In the field of Epigenetics, 'environment' alters the expression of genes. Environment includes emotions, nutrition and toxic chemicals.
When gene expression is altered, it affects everything in the body, from system to system. Therefore it alters growth, health, emotions, sexual function and even, apparently, sexual preference.

This genetic expression (or lack thereof) can actually be passed on through offspring. The good news is that suboptimal genetic expression can be altered to optimal genetic expression, if not in the individual, then at least in future offspring.

Such alteration in genetic expression is evident in humans. In fact if you look at the physiology of the average young male in America or Europe these days, they look quite different to the average males born 120 years ago (particulary those less 'modernised' populations). Stature, masculinity, and skeletal proportions have all been altered... men are more like woman... and the women are less like women. Likewise, fertility has been plummeting for the last 60 years or so. I'd say the percentage of 'naturally gay' individuals has also increased.

If you imagine the breeding from a grey wolf to a chewawa, then I guess it's similar... (wolves and chewawa are actually the same genetic species). Unfortunately, in the case of humans, such alteration threatens our survival as a species.

So what's my point?
Even if a person is 'naturally homosexual', then it's a form of suboptimal genetic expression.

Not that I hate people with suboptimal genetic expression, it's something pretty hard not to have these days. I know I have numerous forms of it myself.

And then there is agency...

Because of the churches stance on Agency... I don't expect them to have any change in stance with Homosexuality. Homosexual thoughts and feelings may well be common in society, but homosexuality is ultimately expressed through actions. Why would the church accept homosexual behaviour when it stems from just another affliction?

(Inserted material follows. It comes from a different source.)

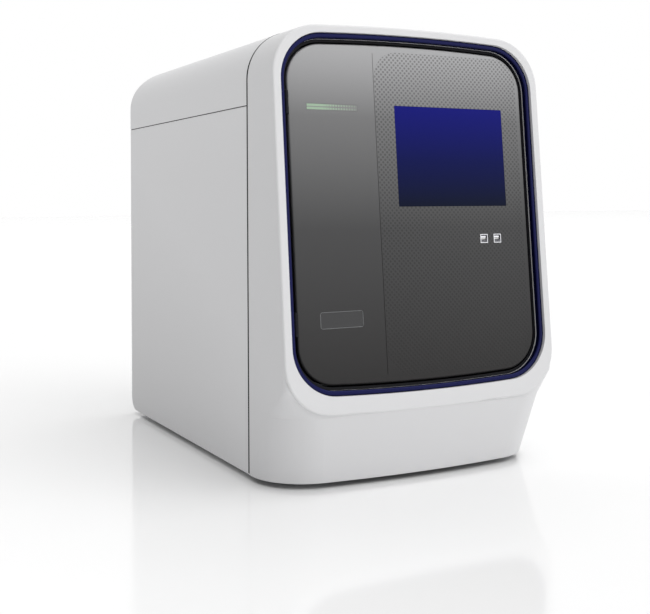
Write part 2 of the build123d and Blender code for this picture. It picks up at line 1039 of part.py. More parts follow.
def fold_mirror():
    width = 2 * (housing_half_x - housing_wall - hair)
    mirror_plate = Box(width, mirror_length, mirror_thick)
    place = Pos(0, mirror_y, shelf_top + mirror_rise) * Rot(45, 0, 0)
    return place * mirror_plate


def filter_wheel(side):
    x = side * wheel_x
    wheel = rod_y(wheel_radius, x, wheel_height, wheel_y - wheel_thick, wheel_y)
    wheel -= rod_y(shaft_radius + running_gap, x, wheel_height, wheel_y - wheel_thick, wheel_y)
    for index in range(filter_count):
        angle = radians(index * 360 / filter_count)
        hole_x = x + filter_orbit * sin(angle)
        hole_z = wheel_height + filter_orbit * cos(angle)
        wheel -= rod_y(filter_radius, hole_x, hole_z, wheel_y - wheel_thick, wheel_y)
    return wheel


def wheel_motors():
    group = []
    for side in (-1, 1):
        x = side * wheel_x
        y0 = wheel_y + motor_gap
        y1 = y0 + motor_length
        z0 = wheel_height - motor_half
        body = span(x - motor_half, x + motor_half, y0, y1, z0, wheel_height + motor_half)
        body += rod_y(shaft_radius, x, wheel_height, wheel_y - wheel_thick, y0)
        body += span(x - motor_half, x + motor_half, y1 - bracket_thick, y1, shelf_top, z0)
        body += span(x - motor_half, x + motor_half, y0, y1, shelf_top, shelf_top + bracket_thick)
        group.append(body)
    return Compound(children=group)


def optic_unit(side):
    # box on a leg behind a filter wheel, with a short snout towards the filters
    x = side * wheel_x
    z = wheel_height + filter_orbit + unit_rise
    y0 = wheel_y + unit_gap
    y1 = y0 + unit_length
    z0 = wheel_height + motor_half + sheet
    z1 = z + unit_half
    body = span(x - unit_half, x + unit_half, y0, y1, z0, z1)
    body = fillet(body.edges().filter_by(Axis.Y), unit_rise * half * half)
    body += rod_y(filter_radius, x, wheel_height + filter_orbit, wheel_y + sheet, y0)
    leg_y0 = y1 - unit_leg
    return body + span(x - unit_half, x + unit_half, leg_y0, y1, shelf_top, z0 + unit_rise)


def lamp_module():
    return optic_unit(1)


def camera_module():
    return optic_unit(-1)


def rear_panel():
    z0 = foot_height + seat_gap
    z1 = side_seam_height - seam_gap
    half_x = half_width - cover_flange - seat_gap
    panel = span(-half_x, half_x, panel_front, panel_back, z0, z1)
    for side in (-1, 1):
        panel -= rod_y(fan_bore, side * fan_x, fan_height, panel_front, panel_back)
    bay_x = (bay_left + bay_right) * half
    panel -= window_y(bay_x, inlet_height, (bay_right - bay_left) * half, bay_half_z)
    first = vent_height - vent_pitch * (vent_count - 1) * half
    for index in range(vent_count):
        z = first + index * vent_pitch
        panel -= window_y(vent_x, z, vent_length * half, vent_width * half)
    return panel


def connector_plate():
    # carries the sockets and the key, and lies on the inner face of the rear panel
    z0 = inlet_height - bay_half_z - bay_lap
    z1 = inlet_height + bay_half_z + bay_lap
    plate = span(bay_left - bay_lap, bay_right + bay_lap, panel_front - rear_sheet, panel_front, z0, z1)
    plate -= window_y(inlet_x, inlet_height, inlet_half_x + hair, inlet_half_z + hair)
    rocker_x_half = rocker_half_x + rocker_frame + hair
    plate -= window_y(rocker_x, inlet_height, rocker_x_half, rocker_half_z + rocker_frame + hair)
    for x in data_places():
        plate -= window_y(x, inlet_height, data_half + hair, data_half + hair)
    return plate


def window_y(x, z, half_x, half_z):
    y0 = panel_front - rear_sheet
    return span(x - half_x, x + half_x, y0, panel_back, z - half_z, z + half_z)


def data_places():
    return [data_x - data_pitch * half, data_x + data_pitch * half]


def fan_housings():
    group = []
    y0 = panel_front - fan_length
    for side in (-1, 1):
        x = side * fan_x
        low = fan_height - fan_half
        high = fan_height + fan_half
        body = span(x - fan_half, x + fan_half, y0, panel_front, low, high)
        body = fillet(body.edges().filter_by(Axis.Y), rim_round)
        body -= rod_y(fan_bore, x, fan_height, y0, panel_front)
        body += rod_y(hub_radius, x, fan_height, y0, y0 + fan_floor)
        for turn in (0, 90):
            strut = Box(2 * fan_bore + fan_floor, fan_floor, spoke_width)
            body += Pos(x, y0 + fan_floor * half, fan_height) * Rot(0, 45 + turn, 0) * strut
        body += rod_y(shaft_radius, x, fan_height, y0, y0 + fan_length - fan_floor)
        group.append(body)
    return Compound(children=group)


def fan_rotor(side):
    x = side * fan_x
    y0 = panel_front - fan_length + fan_floor + rotor_gap
    y1 = panel_front - fan_floor
    rotor = rod_y(hub_radius, x, fan_height, y0, y1)
    mid_y = (y0 + y1) * half
    reach = blade_reach - hub_radius + fan_floor
    for index in range(blade_count):
        blade = Box(reach, blade_thick, (y1 - y0) * half)
        blade = Pos(hub_radius - fan_floor + reach * half, 0, 0) * Rot(blade_pitch, 0, 0) * blade
        turn = Rot(0, index * 360 / blade_count, 0)
        rotor += Pos(x, mid_y, fan_height) * turn * blade
    return rotor - rod_y(shaft_radius + running_gap, x, fan_height, y0, y1)


def fan_guards():
    group = []
    y0 = panel_back
    for side in (-1, 1):
        x = side * fan_x
        guard = rod_y(hub_pocket, x, fan_height, y0, y0 + guard_thick)
        gap = (fan_bore + guard_bar - hub_pocket) / guard_rings
        for index in range(1, guard_rings + 1):
            outer = hub_pocket + index * gap
            ring = rod_y(outer, x, fan_height, y0, y0 + guard_thick)
            guard += ring - rod_y(outer - guard_bar, x, fan_height, y0, y0 + guard_thick)
        for turn in (0, 90):
            spoke = Box(2 * fan_bore, guard_thick, spoke_width)
            guard += Pos(x, y0 + guard_thick * half, fan_height) * Rot(0, 45 + turn, 0) * spoke
        group.append(guard)
    return Compound(children=group)


def power_inlet():
    y0 = panel_back + inlet_lip - inlet_depth
    y1 = rear_limit
    z = inlet_height
    half_x = inlet_half_x
    half_z = inlet_half_z
    body = span(inlet_x - half_x, inlet_x + half_x, y0, y1, z - half_z, z + half_z)
    wall = inlet_lip
    left = inlet_x - half_x + wall
    right = inlet_x + half_x - wall
    body -= span(left, right, y0 + wall, y1, z - half_z + wall, z + half_z - wall)
    for index in (-1, 0, 1):
        x = inlet_x + index * inlet_pin_pitch
        pin_z = z + inlet_pin if index == 0 else z - inlet_pin
        x0 = x - inlet_pin * half
        body += span(x0, x0 + inlet_pin, y0, y1 - rear_standoff, pin_z - inlet_pin, pin_z + inlet_pin)
    return body


def rocker_frame_part():
    z = inlet_height
    half_x = rocker_half_x + rocker_frame
    half_z = rocker_half_z + rocker_frame
    y0 = panel_back - rocker_depth - rocker_frame
    body = span(rocker_x - half_x, rocker_x + half_x, y0, panel_back, z - half_z, z + half_z)
    x0 = rocker_x - rocker_half_x - seat_gap
    x1 = rocker_x + rocker_half_x + seat_gap
    inner_z = rocker_half_z + rocker_side_gap
    body -= span(x0, x1, y0 + rocker_frame, panel_back, z - inner_z, z + inner_z)
    return body - trunnions(trunnion_radius + running_gap, trunnion_reach + hair)


def trunnions(radius, reach):
    # round bar across the key on its pivot axis
    pivot_y = panel_back - rocker_depth * half
    length = 2 * (rocker_half_x + reach)
    return Pos(rocker_x, pivot_y, inlet_height) * Rot(0, 90, 0) * Cylinder(radius, length)


def power_rocker():
    # see-saw key: one half stands proud, the other lies level with its frame
    pivot_y = panel_back - rocker_depth * half
    z = inlet_height
    reach = rocker_half_z - rocker_end_gap
    tip = panel_back + rocker_rise
    points = [
        (pivot_y - rocker_frame, z - rocker_frame),
        (pivot_y - rocker_frame, z + rocker_frame),
        (panel_back - rocker_frame, z + reach),
        (panel_back - rocker_frame * half, z + reach),
        (panel_back, z),
        (tip, z - reach),
        (panel_back - rocker_frame, z - reach),
    ]
    profile = make_face(Polyline(*points, close=True))
    key = along_x(profile, rocker_x - rocker_half_x, rocker_x + rocker_half_x)
    return key + trunnions(trunnion_radius, trunnion_reach)


def data_ports():
    group = []
    y0 = panel_back - data_depth
    y1 = panel_back + data_rim
    z = inlet_height
    for x in data_places():
        body = span(x - data_half, x + data_half, y0, y1, z - data_half, z + data_half)
        inner = data_half - data_rim
        group.append(body - span(x - inner, x + inner, y0 + data_rim, y1, z - inner, z + inner))
    return Compound(children=group)


def cover_screws():
    group = []
    half_x = half_width - cover_flange - screw_inset
    z0 = foot_height + pan_flange
    step = (side_seam_height - z0 - pan_flange) / (screw_rows - 1)
    for side in (-1, 1):
        for row in range(screw_rows):
            z = z0 + row * step
            head = rod_y(screw_radius, side * half_x, z, panel_back, panel_back + screw_head)
            group.append(head)
    return Compound(children=group)


def power_supply():
    x0 = supply_x - supply_half_x
    x1 = supply_x + supply_half_x
    y0 = supply_front
    y1 = y0 + supply_length
    z0 = foot_height + sheet
    body = span(x0, x1, y0, y1, z0, z0 + supply_height)
    body = chamfer(body.edges().filter_by(Axis.Y), sheet)
    first = (y0 + y1) * half - supply_slot_pitch * (supply_slots - 1) * half
    for index in range(supply_slots):
        y = first + index * supply_slot_pitch
        left = x0 + supply_slot_pitch
        right = x1 - supply_slot_pitch
        top = z0 + supply_height
        body -= span(left, right, y, y + supply_slot_width, top - sheet, top)
    return body


def board_corners():
    y0 = board_front + standoff_inset
    y1 = board_front + board_length - standoff_inset
    z0 = board_bottom + standoff_inset
    z1 = board_bottom + board_height - standoff_inset
    return [(y0, z0), (y0, z1), (y1, z0), (y1, z1)]


def control_board():
    x0 = -frame_x + board_standoff
    x1 = x0 + board_thick
    board = span(x0, x1, board_front, board_front + board_length, board_bottom, board_bottom + board_height)
    mid_z = board_bottom + board_height * half
    for index in range(chip_count):
        y = board_front + chip_pitch * (index + half)
        size = chip_size * half
        board += span(x1, x1 + chip_thick, y - size, y + size, mid_z - size, mid_z + size)
    return board


def board_standoffs():
    group = []
    for y, z in board_corners():
        post = Pos(-frame_x + board_standoff * half, y, z) * Rot(0, 90, 0)
        group.append(post * Cylinder(standoff_radius, board_standoff))
    return Compound(children=group)


parts = {
    "base_pan": base_pan(),
    "rubber_feet": rubber_feet(),
    "left_frame": left_frame(),
    "right_frame": right_frame(),
    "front_bulkhead": front_bulkhead(),
    "deck_plate": deck_plate(),
    "optics_shelf": optics_shelf(),
    "left_side_cover": left_side_cover(),
    "right_side_cover": right_side_cover(),
    "top_cover": top_cover(),
    "front_hood": front_hood(),
    "trim_ring": trim_ring(),
    "jamb_liner": jamb_liner(),
    "rear_panel": rear_panel(),
    "cover_screws": cover_screws(),
    "connector_plate": connector_plate(),
    "fan_guards": fan_guards(),
    "fan_housings": fan_housings(),
    "left_fan_rotor": fan_rotor(-1),
    "right_fan_rotor": fan_rotor(1),
    "power_inlet": power_inlet(),
    "rocker_frame": rocker_frame_part(),
    "power_rocker": power_rocker(),
    "data_ports": data_ports(),
    "door_panel": door_panel(),
    "door_liner": door_liner(),
    "touchscreen_glass": touchscreen_glass(),
    "display_module": display_module(),
    "front_usb_ports": usb_ports(),
    "status_light": status_light(),
    "badge_plate": badge_plate(),
    "door_striker": door_striker(),
    "hinge_brackets": hinge_brackets(),
    "hinge_leaves": hinge_leaves(),
    "hinge_pins": hinge_pins(),
    "door_latch": door_latch(),
    "latch_plunger": latch_plunger(),
    "door_gasket": door_gasket(),
    "block_rails": block_rails(),
    "heat_sink": heat_sink(),
    "thermoelectric_modules": thermoelectric_modules(),
    "sample_block": sample_block(),
    "block_shroud": block_shroud(),
    "tray_frame": tray_frame(),
    "plate_holder": plate_holder(),
    "tray_hatch": tray_hatch(),
    "tray_guides": tray_guides(),
    "heated_cover": heated_cover(),
    "cover_posts": cover_posts(),
    "optics_housing": optics_housing(),
    "field_lens": field_lens(),
    "fold_mirror": fold_mirror(),
    "emission_filter_wheel": filter_wheel(-1),
    "excitation_filter_wheel": filter_wheel(1),
    "wheel_motors": wheel_motors(),
    "lamp_module": lamp_module(),
    "camera_module": camera_module(),
    "power_supply": power_supply(),
    "control_board": control_board(),
    "board_standoffs": board_standoffs(),
}

os.makedirs("parts", exist_ok=True)
for name, shape in parts.items():
    export_step(shape, f"parts/{name}.step")
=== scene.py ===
import json
import math

import bmesh
import bpy
from mathutils import Matrix, Vector


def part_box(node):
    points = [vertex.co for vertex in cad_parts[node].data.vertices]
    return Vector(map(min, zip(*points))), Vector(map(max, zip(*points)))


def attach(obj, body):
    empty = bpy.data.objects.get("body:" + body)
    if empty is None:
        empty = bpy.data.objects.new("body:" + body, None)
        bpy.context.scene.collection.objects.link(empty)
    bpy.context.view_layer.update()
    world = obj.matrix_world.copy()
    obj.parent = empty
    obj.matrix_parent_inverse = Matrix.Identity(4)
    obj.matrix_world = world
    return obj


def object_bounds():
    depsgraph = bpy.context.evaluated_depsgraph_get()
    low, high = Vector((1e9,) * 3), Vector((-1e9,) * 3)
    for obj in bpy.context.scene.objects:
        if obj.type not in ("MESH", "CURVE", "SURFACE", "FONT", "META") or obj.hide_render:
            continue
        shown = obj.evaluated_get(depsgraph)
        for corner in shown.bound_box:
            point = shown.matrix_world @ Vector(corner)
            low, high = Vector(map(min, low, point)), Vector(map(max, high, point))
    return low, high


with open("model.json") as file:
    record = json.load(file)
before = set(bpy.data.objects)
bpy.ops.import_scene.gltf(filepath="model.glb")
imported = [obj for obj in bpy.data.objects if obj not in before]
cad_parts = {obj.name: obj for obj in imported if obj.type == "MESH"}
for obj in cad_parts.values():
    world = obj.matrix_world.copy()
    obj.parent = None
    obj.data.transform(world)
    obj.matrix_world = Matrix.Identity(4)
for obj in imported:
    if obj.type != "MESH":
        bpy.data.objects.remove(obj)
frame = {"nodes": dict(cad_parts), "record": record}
cadLow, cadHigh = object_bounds()
nodes = frame["nodes"]
print("loaded", len(nodes), "nodes")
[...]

Epigenetics gone wrong has been similarly linked to other afflictions. Yup, you can almost garauntee that violent crime would be greatly reduced if the food supply was improved. But of course, violent behaviour can still be viewed as an issue of agency.

Agency means that it doesn't matter whether homosexuality is the result of nature or nurture.
If agency is really all it's touted to be, then there is some choice that such an afflicted person has on how he/she lives his life.

As an extra thought, I wonder how homosexuals would react if it turned out that there was in fact a biological cure for homosexuality?

Loren said...

I think it's problematic defining homosexuality as a disease that needs to be cured. That seems unhealthy, dehumanizing. If somebody could cure me of being myself I'd be rather disappointed. Have you ever tried to be sexually attracted to something that you're not sexually attracted to like a chair? It's quite difficult. There are some parts of the human creature that seem to operate below the level of conscious choice.

Your explanation appears to categorize homosexuality as both a dysfunction of genetics and poor decision making. It can be both, but doesn't the first dampen the full force of the second (agency)? You can choose differently than you are, except that your entire genome opposes you. In the words of Boyd K. Packer: Why would God do that? Perhaps it's better to accept that some us are different, the world would be a happier place.

Also none of this changes the churches history of racism, sexism and homophobia. Why would God do (or allow) that? Because all Gods throughout time have reflected the prejudices of their subjects. Who created who?